De inmediato, la rabia contenida empezó a quemarme por dentro. Pensaba en lo jodido que ha de haber sido para las mujeres antes que yo que te prohibieran ir a la escuela, divorciarte, votar o siquiera pensar por ti misma. En ese instante me volví efímera, gris, invisible. El peso de la historia, de mi historia y de la de las nuestras cayó frente a mí ojos con toda su dureza. Al pensar en ello aún siento ganas de llorar.

Justo hoy, al despertar, escuchaba un nuevo pódcast sobre escritoras mujeres. El capítulo trataba sobre la actualización de las luchas feministas en medio de las avanzadas antiderechos. En el caso de las luchas de las mujeres, ningún derecho ha sido regalado; todos se han conquistado a pulso contra el poder patriarcal.

En pleno 2025, aún debemos seguir siempre a la defensiva para que las órdenes, las leyes y las costumbres no nos arrebaten lo que se ha conseguido, entre discursos que violentan, discriminan, son misóginos y segregan hasta hacerte regurgitar de arrechera. Qué fácil es que otros te asignen un lugar, te impongan condiciones, te dicten un “orden”, simplemente porque eres mujer, o pobre, o madre, o negra, o de la comunidad LGBTIQ+, o migrante, o todas a la vez.

La discriminación es un mecanismo que busca recordarnos que nuestro acceso al espacio público es condicional, que siempre puede ser retirado si no encajamos en el molde que nos imponen y la misoginia es el odio o rechazo a las mujeres por el simple hecho de serlo. La prohibición de entrar por manejar una moto siendo mujer es un mensaje misógino que rechaza y desprecia a las mujeres y se ve así en actitudes, palabras o acciones que nos colocan en desventaja frente a los hombres. Se nos recuerda que el poder de decidir dónde podemos estar y cómo nos podemos mover no nos pertenece. 

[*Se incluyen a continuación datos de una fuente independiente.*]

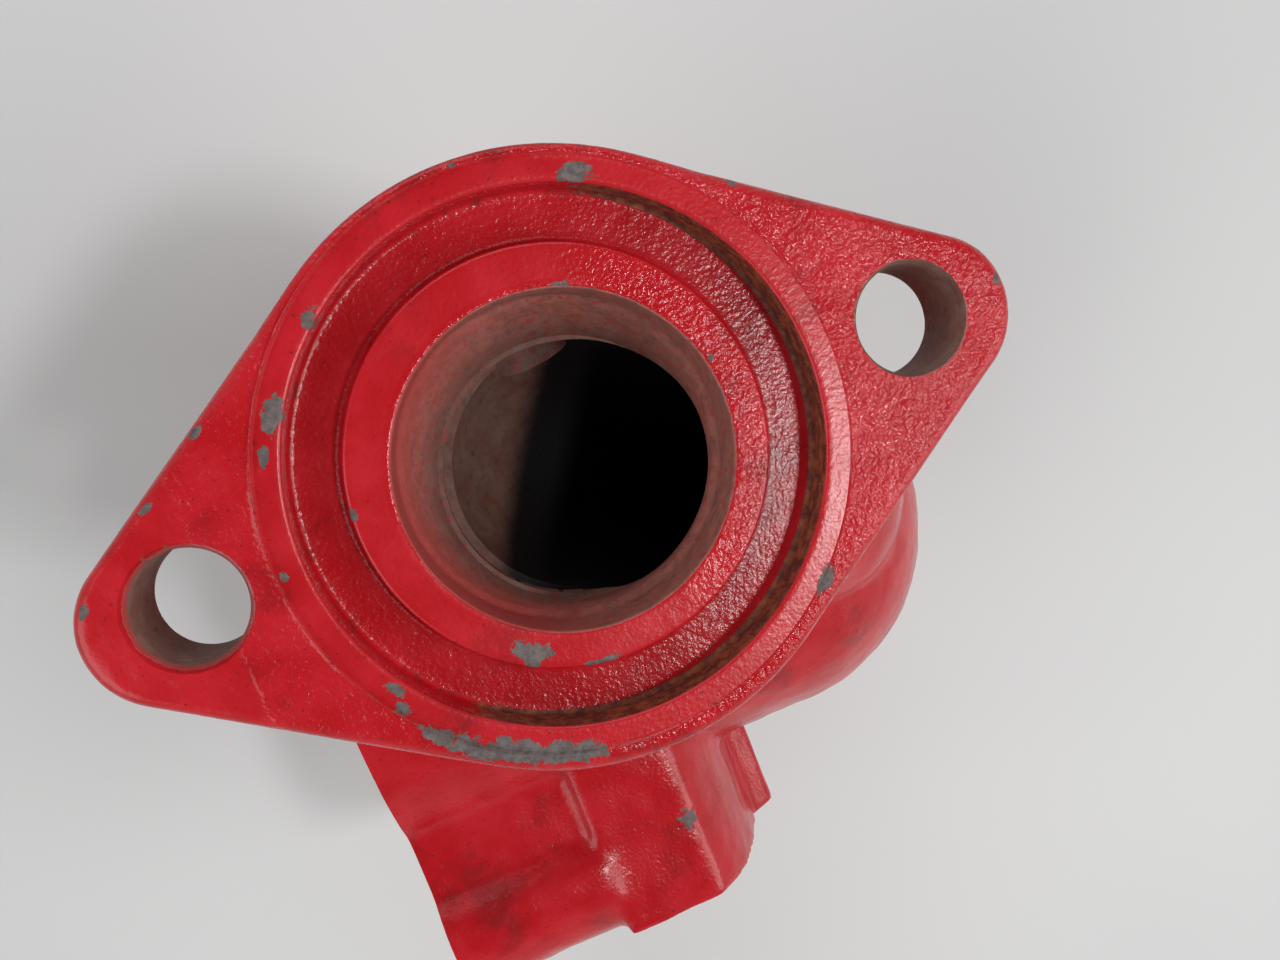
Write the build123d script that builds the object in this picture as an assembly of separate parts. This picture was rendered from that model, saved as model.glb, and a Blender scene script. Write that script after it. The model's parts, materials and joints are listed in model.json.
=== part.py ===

Hoy es que no podemos manejar moto, ayer fue no poder ir a la escuela, no votar, no trabajar, no poder tener ingresos, no dejarte decidir cuántos hijos tener o si simplemente la imposición de parir. Y mañana puede ser cualquier otro derecho, como no hablar en público o no pensar por ti misma.

La historia de las mujeres está hecha de puertas que intentaron cerrarnos. “Recuerda que las mujeres y los negros somos los primeros jodidos”, le grité a aquel hombre que ni culpa tenía de tamaña estupidez. Inmediatamente, di la vuelta y aceleré a Manuela como en ningún momento lo había hecho hasta ese día. Estaba molesta y mi molestia se acrecentaba en la velocidad. Urgía en mí la necesidad de demostrar y demostrarme que manejo siendo mujer, que el miedo a la autopista no me detiene y que, ante la indignación, la resistencia termina siendo el no ceder los lugares.

Seguí cabizbaja por todo el camino. Caracas y su sol resplandeciente me herían. Me detuve en una de mis librerías favoritas, cercana a los Símbolos. Estacioné a Manu, guardé de mala gana mi mochila en un viejo casillero y me dispuse a ubicar el libro más feminista que encontrara. El dolor de ser un cuerpo al control de otros me perforaba; necesitaba ahogar en palabras de otras mis sentimientos. Recordaba aquella frase del pódcast matutino en donde decían que la literatura sigue siendo ese espacio simbólico importante para las construcciones culturales y la reivindicación de las luchas actuales, incluidas las de las mujeres.

— ¿Tienes los cuentos completos de Virginia Woolf? — y ese de Tamara Tenenbaum, “Un millón de cuartos propios”?